El ministerio de benevolencia fue practicado en la iglesia primitiva ayudando a hermanos locales y no locales. La Biblia (Hechos 2:44-45, 4:32-37; 6:1-6) nos muestra que las personas de aquellos tiempos vendían sus heredades para ayudar, y Hechos 4:32 dice que eran «de un corazón y un alma; y ninguno decía ser suyo propio nada de lo que poseía, sino que tenían todas las cosas en común». La ayuda también se extendía a hermanos de otras iglesias. Por ejemplo, desde Antioquía se colaboró con los hermanos que estaban en Judea (Hechos 11:27-30), desde Macedonia y Acaya se envió ayuda a los hermanos que estaban en Jerusalén (Rom. 15: 26-27), entre otros.
La iglesia local debe continuar con este tipo de ministerio. La benevolencia debe extenderse a todos según las posibilidades y sin cansarnos, pero teniendo en primer lugar a la familia de la de fe (Gálatas 6:9-19). Hay que trabajar en la creación de programas o departamentos para atender las necesidades de viudas, huérfanos, enfermos, hambrientos, ancianos, entre otros, y debe practicarse de manera individual y congregacional, según sea el caso y las posibilidades de colaboración. Hablando de la manera individual, 1 Timoteo 5:16 nos dice que debemos hacerlo para no cargar mucho los fondos de la iglesia. Otra forma podría ser mediante la creación de fundaciones que logren adquirir más recursos para cumplir la misión.

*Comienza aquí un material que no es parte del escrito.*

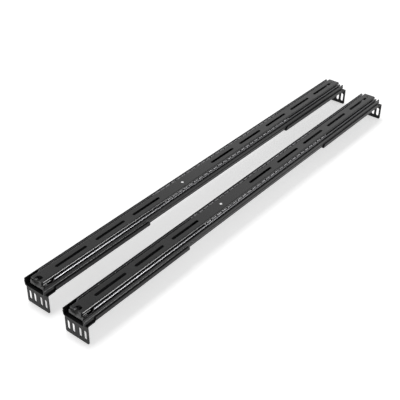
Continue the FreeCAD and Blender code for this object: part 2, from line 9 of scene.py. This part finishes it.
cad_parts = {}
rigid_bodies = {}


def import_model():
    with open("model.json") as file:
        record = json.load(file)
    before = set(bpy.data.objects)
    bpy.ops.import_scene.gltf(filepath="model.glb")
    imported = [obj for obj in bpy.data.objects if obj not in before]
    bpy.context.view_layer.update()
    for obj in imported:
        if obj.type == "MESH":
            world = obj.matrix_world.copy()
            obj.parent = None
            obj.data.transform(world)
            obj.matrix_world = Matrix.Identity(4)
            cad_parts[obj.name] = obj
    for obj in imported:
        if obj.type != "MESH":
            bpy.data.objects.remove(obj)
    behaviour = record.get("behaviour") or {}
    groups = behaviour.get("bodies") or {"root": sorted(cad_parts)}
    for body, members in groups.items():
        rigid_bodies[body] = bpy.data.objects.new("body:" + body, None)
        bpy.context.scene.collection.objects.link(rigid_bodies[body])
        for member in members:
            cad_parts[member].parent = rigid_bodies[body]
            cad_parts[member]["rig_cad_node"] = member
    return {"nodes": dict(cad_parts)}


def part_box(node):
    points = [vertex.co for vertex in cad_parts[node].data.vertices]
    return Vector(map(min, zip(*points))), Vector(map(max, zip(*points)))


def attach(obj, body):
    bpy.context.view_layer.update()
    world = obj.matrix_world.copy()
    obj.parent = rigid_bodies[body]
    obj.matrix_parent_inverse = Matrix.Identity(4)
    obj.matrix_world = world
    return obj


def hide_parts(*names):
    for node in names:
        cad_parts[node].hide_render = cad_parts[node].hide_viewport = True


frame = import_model()

bl_info = {
    "name": "Server Rail Pair",
    "version": (1, 0, 0),
    "blender": (4, 5, 0),
    "location": "View3D > Sidebar > Server Rails",
    "description": "Finishes and rounded pieces for a pair of sliding server rails",
    "category": "Add Mesh",
}

MM = 0.001
SIDES = ("left", "right")

# Finish, rounding of the edges in mm, and body of each bent sheet or moulded piece
sheet_nodes = {
    "outer_member": ("outer_finish", 0.45, "rails_fixed"),
    "front_bracket": ("bracket_finish", 0.25, "rails_fixed"),
    "rear_bracket": ("bracket_finish", 0.25, "{side}_rear_ear"),
    "middle_member": ("middle_finish", 0.25, "{side}_middle"),
    "inner_member": ("inner_finish", 0.35, "{side}_inner"),
    "inner_ball_cage": ("cage_finish", 0.06, "{side}_inner_cage"),
    "outer_ball_cage": ("cage_finish", 0.1, "{side}_outer_cage"),
    "release_lever": ("lever_finish", 0.15, "{side}_lever"),
    "front_stop": ("stop_finish", 0.4, "{side}_middle"),
    "rear_bumper": ("bumper_finish", 0.4, "rails_fixed"),
}
ROUNDING_SEGMENTS = 2
SHARP_EDGE = math.radians(40)

# Faces flatter than this are joined, and edges shorter than these are closed up before and
# after the edges are rounded
FLAT_FACES = math.radians(0.5)
SHORT_EDGE = 0.01 * MM
SHORTEST_EDGE = 0.001 * MM

# The solids' balls are icosahedra, whose boxes span this share of a ball's diameter
BALL_SHARE = 0.8507

# Rounded rims of the screws' heads and of the rivets, and the chamfer of the screws' tips
SCREW_RIM = 0.8 * MM
SCREW_CHAMFER = 0.3 * MM
LEVER_DOME = 0.75 * MM
RIVET_RIM = 0.6 * MM

# Two tones of each finish that the settings don't colour
PLATING = ((0.11, 0.11, 0.114), (0.135, 0.135, 0.14))
CAGE_STRIP = ((0.5, 0.5, 0.51), (0.66, 0.66, 0.67))
RIVET_STEEL = ((0.93, 0.93, 0.93), (0.98, 0.98, 0.98))
STOP_PLASTIC = ((0.13, 0.13, 0.13), (0.17, 0.17, 0.17))
RUBBER = ((0.012, 0.012, 0.012), (0.02, 0.02, 0.02))
BUMP_HEIGHT = 0.05 * MM

# Brightness of the studio by the height of a direction, from the horizon up to straight above
sky_levels = (
    (0.30, 0.20),
    (0.42, 1.25),
    (0.47, 1.18),
    (0.52, 0.84),
    (0.575, 0.66),
    (0.616, 0.49),
    (0.656, 0.34),
    (0.74, 0.20),
)
FLOOR_SIZE = 40
FLOOR_DROP = 0.05 * MM
FLOOR_GLOW = 0.57

# Place, target, width and power of the two square lamps
KEY_LIGHT = ((-1.06, 0.0, 5.0), (0, 0, 0), 1.6, 86.0)
EDGE_LIGHT = ((2.4, 0.88, 0.75), (0, -0.2, 0), 1.05, 70.0)

# The photo's camera: its place, its turns about the z, x and y axes, and its lens in mm
CAMERA_PLACE = (0.65969, -0.92487, 0.78695)
CAMERA_TURNS = ((0.69579, "Z"), (0.95798, "X"), (-0.02407, "Y"))
FOCAL_LENGTH = 73.521
SENSOR_WIDTH = 36.0

# Sockets of a colour mix, whose names the node's other kinds of mix share
FIRST_COLOUR = 6
SECOND_COLOUR = 7
MIXED_COLOUR = 2


def select_only(obj):
    """Makes one object the only selected and active one."""
    bpy.ops.object.select_all(action="DESELECT")
    obj.select_set(True)
    bpy.context.view_layer.objects.active = obj


def apply_modifiers(obj):
    """Applies every modifier of an object."""
    select_only(obj)
    for modifier in list(obj.modifiers):
        bpy.ops.object.modifier_apply(modifier=modifier.name)


def edit_whole(obj):
    """Opens one object's mesh for an edit with everything selected."""
    select_only(obj)
    bpy.ops.object.mode_set(mode="EDIT")
    bpy.ops.mesh.select_all(action="SELECT")


def select_end(obj, height):
    """Selects the flat face of a bar's end at a height, ready for an edit."""
    bpy.ops.object.mode_set(mode="OBJECT")
    mesh = obj.data
    for vertex in mesh.vertices:
        vertex.select = False
    for edge in mesh.edges:
        edge.select = False
    for face in mesh.polygons:
        face.select = abs(face.center.z + obj.location.z - height) < SHORTEST_EDGE
    bpy.ops.object.mode_set(mode="EDIT")
    bpy.ops.mesh.select_mode(type="FACE")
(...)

El extender la benevolencia a los no creyentes, además de ser un acto de amor, puede contribuir a que algunos conozcan a Dios. Sabemos que en ocasiones personas iban detrás de Jesús por cosas
materiales y no porque querían una relación con Él como su Señor y Salvador (Juan 6:26). El Señor les aconsejó buscarle no por lo pasajero, sino por lo eterno (Juan 6:27). Pero cada persona es diferente y practicar la benevolencia es efectiva en ciertos individuos en cuanto a lo espiritual, pues la Biblia expresa que nuestras buenas actitudes pueden contribuir a que otros busquen de Dios (1 Pedro 3:1-2). Si junto a la predicación del evangelio mostramos amor a los demás mediante ayudas materiales, muchos comprenderán que el amor que predicamos es real y práctico (Juan 13:34-35) y no solamente teórico. Esto podría impactarles positivamente. Por tanto, la Iglesia debe velar por cumplir con este acto de benignidad con creyentes y con no creyentes según las posibilidades.
Aunque la acción de ayudar no debe realizarse esperando algo a cambio, hacerlo produce beneficios. La Biblia establece que el que sacia al hambriento será saciado (Proverbios 11:25); que la persona generosa será bendita (Proverbios 22:9); y que hacer favores al necesitado es como hacérselo a Jesús (Mateo 25:35-45). Y, en el mismo orden que la Biblia explica que el que da al pobre no tendrá pobreza, también dice que negarse a hacerlo, teniendo las posibilidades de hacerlo, tendrá muchas maldiciones (Proverbios 28:27). Por consiguiente, debemos siempre actuar por amor, y esta buena acción trae resultados satisfactorios para los diferentes actores.